Output every line below exactly.
+++ Data supplied +++
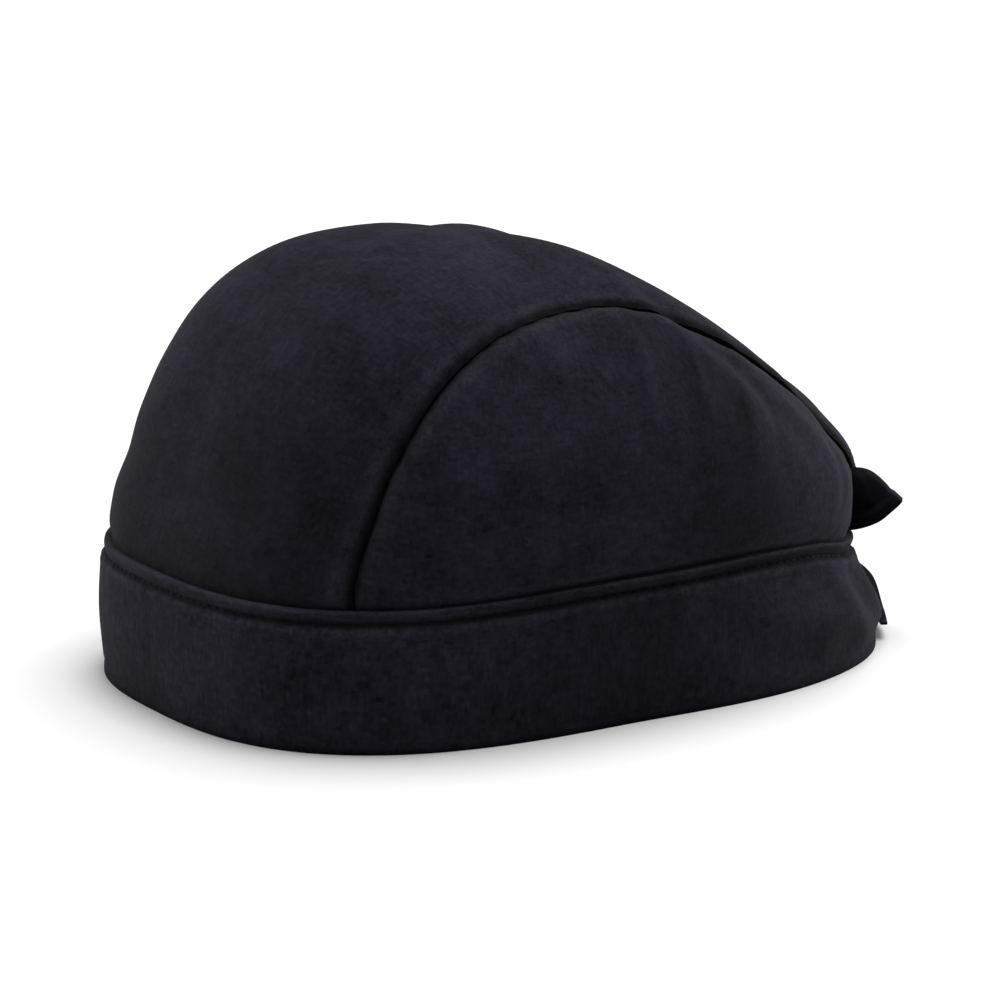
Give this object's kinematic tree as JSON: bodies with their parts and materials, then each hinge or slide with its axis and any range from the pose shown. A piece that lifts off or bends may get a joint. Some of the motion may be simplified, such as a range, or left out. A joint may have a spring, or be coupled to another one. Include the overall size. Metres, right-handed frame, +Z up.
{
  "type": "tie-back three-panel cloth skullcap",
  "caption": "Soft black cotton tie-back skullcap: a wide centre panel ending in a back flap, two side panels, an edge-stitched headband and a knotted tie.",
  "frame": {"origin": "Middle of the cap's footprint on the surface it rests on, under the lower edge of the headband.", "axes": "+Z up from the lower edge of the headband to the crown; -Y towards the front of the cap (the forehead) and +Y towards the back flap and tie; +X towards the wearer's left."},
  "size_m": [0.159, 0.2176, 0.1182],
  "materials": {
    "crown_cloth": "plain-weave cotton, matt, near-black navy",
    "band_cloth": "the same cotton, folded double and edge-stitched"
  },
  "bodies": {
    "root": {"headband": "band_cloth", "centre_panel": "crown_cloth", "side_panel_left": "crown_cloth", "side_panel_right": "crown_cloth", "tie_strap_left": "band_cloth", "tie_strap_right": "band_cloth", "tie_knot": "band_cloth", "tie_end_left": "band_cloth", "tie_end_right": "band_cloth"}
  },
  "joints": []
}
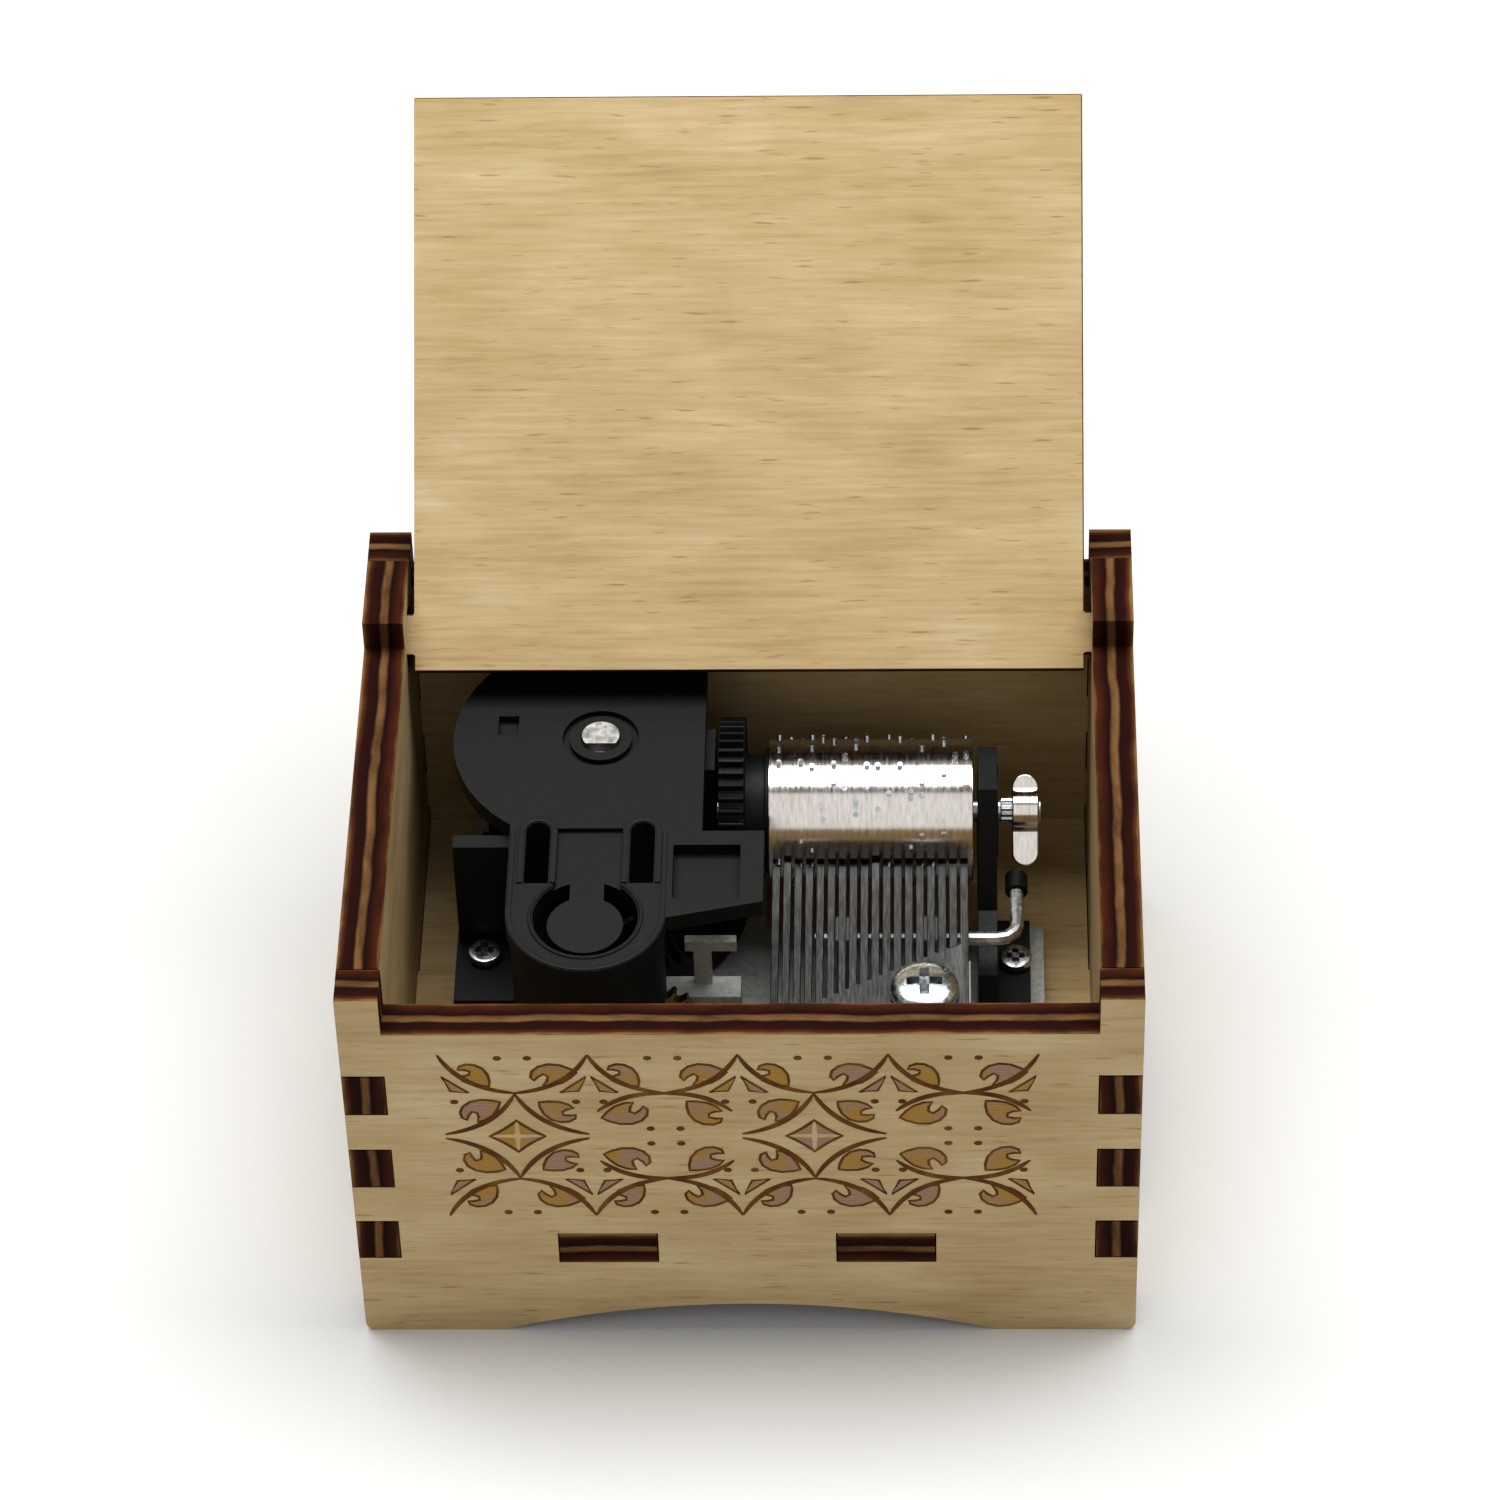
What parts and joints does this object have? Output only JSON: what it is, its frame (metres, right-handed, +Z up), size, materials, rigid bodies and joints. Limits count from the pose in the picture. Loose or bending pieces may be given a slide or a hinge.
+++
Written answer ::
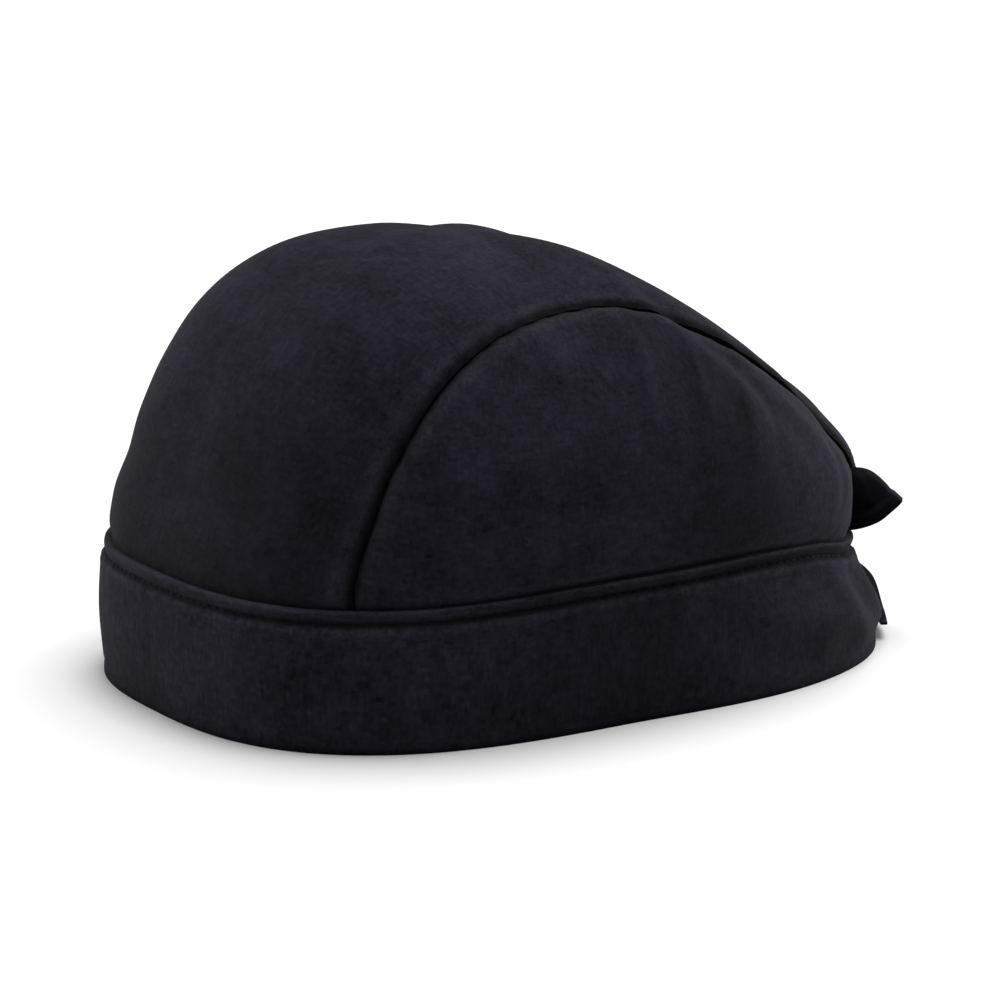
Give this object's kinematic tree as JSON: bodies with their parts and materials, then each hinge or slide with its axis and any range from the pose shown. A piece that lifts off or bends may get a joint. Some of the motion may be simplified, such as a range, or left out. A joint may have a spring, or be coupled to another one. Include the overall size. Metres, right-handed frame, +Z up.
{
  "type": "tie-back three-panel cloth skullcap",
  "caption": "Soft black cotton tie-back skullcap: a wide centre panel ending in a back flap, two side panels, an edge-stitched headband and a knotted tie.",
  "frame": {"origin": "Middle of the cap's footprint on the surface it rests on, under the lower edge of the headband.", "axes": "+Z up from the lower edge of the headband to the crown; -Y towards the front of the cap (the forehead) and +Y towards the back flap and tie; +X towards the wearer's left."},
  "size_m": [0.159, 0.2176, 0.1182],
  "materials": {
    "crown_cloth": "plain-weave cotton, matt, near-black navy",
    "band_cloth": "the same cotton, folded double and edge-stitched"
  },
  "bodies": {
    "root": {"headband": "band_cloth", "centre_panel": "crown_cloth", "side_panel_left": "crown_cloth", "side_panel_right": "crown_cloth", "tie_strap_left": "band_cloth", "tie_strap_right": "band_cloth", "tie_knot": "band_cloth", "tie_end_left": "band_cloth", "tie_end_right": "band_cloth"}
  },
  "joints": []
}
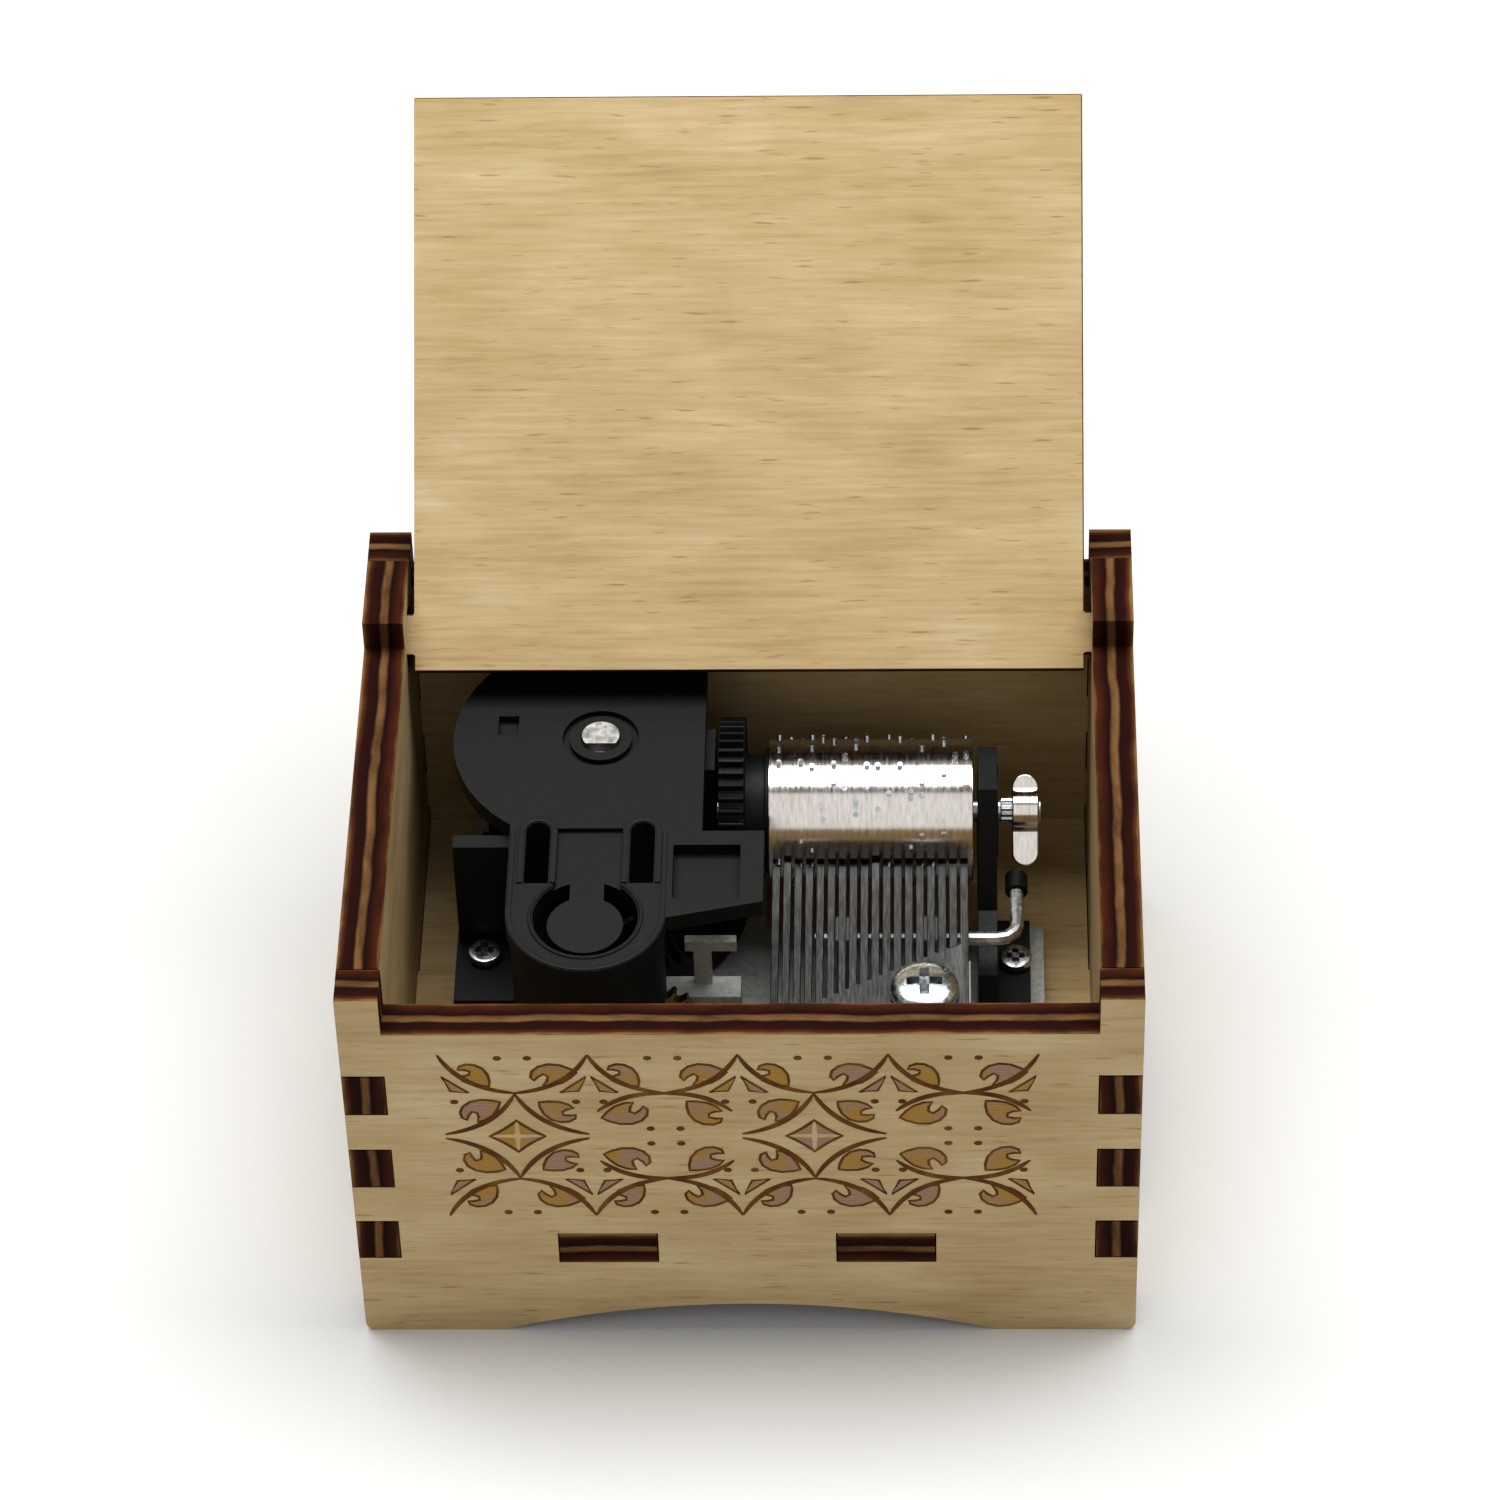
What parts and joints does this object have? Output only JSON: what it is, its frame (metres, right-handed, +Z up), size, materials, rigid bodies and joints. Limits count from the pose in the picture. Loose or bending pieces may be given a slide or a hinge.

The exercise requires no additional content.